To Stålenhag, it isn't technology he fears — it's ourselves.

"I'm not that worried about the technology," he told Vice in 2018. "I think technology is what's going to save us in the end. I don't believe that we can disconnect and everything will be fine. What's worrying me is people."

Halpern isn't on the same wavelength.

"I do share everyone's anxieties with our current iterations of technology," he says. "I didn't want to bring in [to the show] concerns about the internet, social media, etcetera. At the core, our desire to create things is something to be celebrated and is intriguing."

Despite the differences in both creators, Halpern still studied Stålenhag's work, and sought the same kind of optimism recurring in Stålenhag's artistry.

"I used the paintings as visual prompts," Halpern says on the unusual nature of adapting paintings to TV. "Both emotionally and looking at the scenarios in the paintings and thinking, What is the story here? There's a mood and feeling to Simon's work I wanted to emulate."

A TV writer from Princeton, New Jersey with credits in shows like Legion and Outcast, Halpern found Tales From the Loop hook, about an inexplainable technological structure, as a chance to tell intimate stories about impossible phenomena.

Importantly, the stories are never about how these phenomena works. "It’s not a puzzle show," he says.

“I didn't want to get into how it all works.
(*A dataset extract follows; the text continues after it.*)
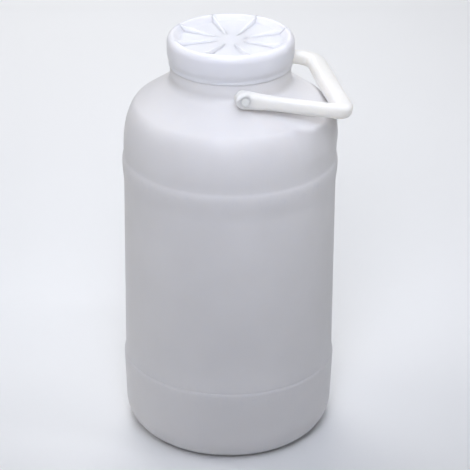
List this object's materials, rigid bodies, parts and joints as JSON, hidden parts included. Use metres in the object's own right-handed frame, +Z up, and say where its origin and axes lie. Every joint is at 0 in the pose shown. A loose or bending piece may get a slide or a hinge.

It is what it is.”

A narrative twist in Episode 1 illustrates what kind of show Tales From the Loop wants to be: Where most narrative plot twists encourage speculation on the nitty-gritty who, what, where, and why of a show's grand mythology, none of that matters in Tales From the Loop.

"The science fiction is there to amplify and support the emotional journey of a character, and not the other way around," Halpern says. "Very often in these types of shows the characters are kind of there to be pulled by the plot."

To say too much would spoil the surprise, but Halpern insists Loop isn't a show where you fuss over lore or dive into supplemental material. Rather, it's what we take away from the revelation that's most important.

"I just wanted to tell a human, emotional story, and the science fiction provides wonder," Halpern says. "I didn't want to get into how it all works. It is what it is. It's not going to be explored in a question and answer session, because each question begets more answers."

'Tales From the Loop,' streaming April 3 on Amazon, adapts Simon Stålenhag's collection of paintings of the same name.

Amazon Prime Studios

'Tales From the Loop' was shot in Winnipeg, Canada. "I wanted a flat, rural place so the science fiction elements can pop in the horizon," says showrunner Nathaniel Halpern.

Amazon Studios

That's not to say Halpern and his writers have created careless sci-fi. It's simply going against the synthetic grain. Where shows like Westworld, Black Mirror, Altered Carbon, The Expanse, and more introduce futuristic concepts and ideas, often in the backdrop of some looming apocalypse, Tales From the Loop sought something less dismal. "I don’t really need something to tell me how horrible something is," Halpern says.

“It’s not sentimental, there's hard-earned truths.”

"My ambition with this [show] was telling emotional, poignant stories that could give you comfort and hope. It’s not sentimental, there's hard-earned truths. My hope was that people could watch this and think, 'Yeah, that's how that feels,' and take comfort in that versus the doom and gloom."

Adds Halpern, "There's more than enough of that going around."

Tales From the Loop will begin streaming on Amazon on April 3.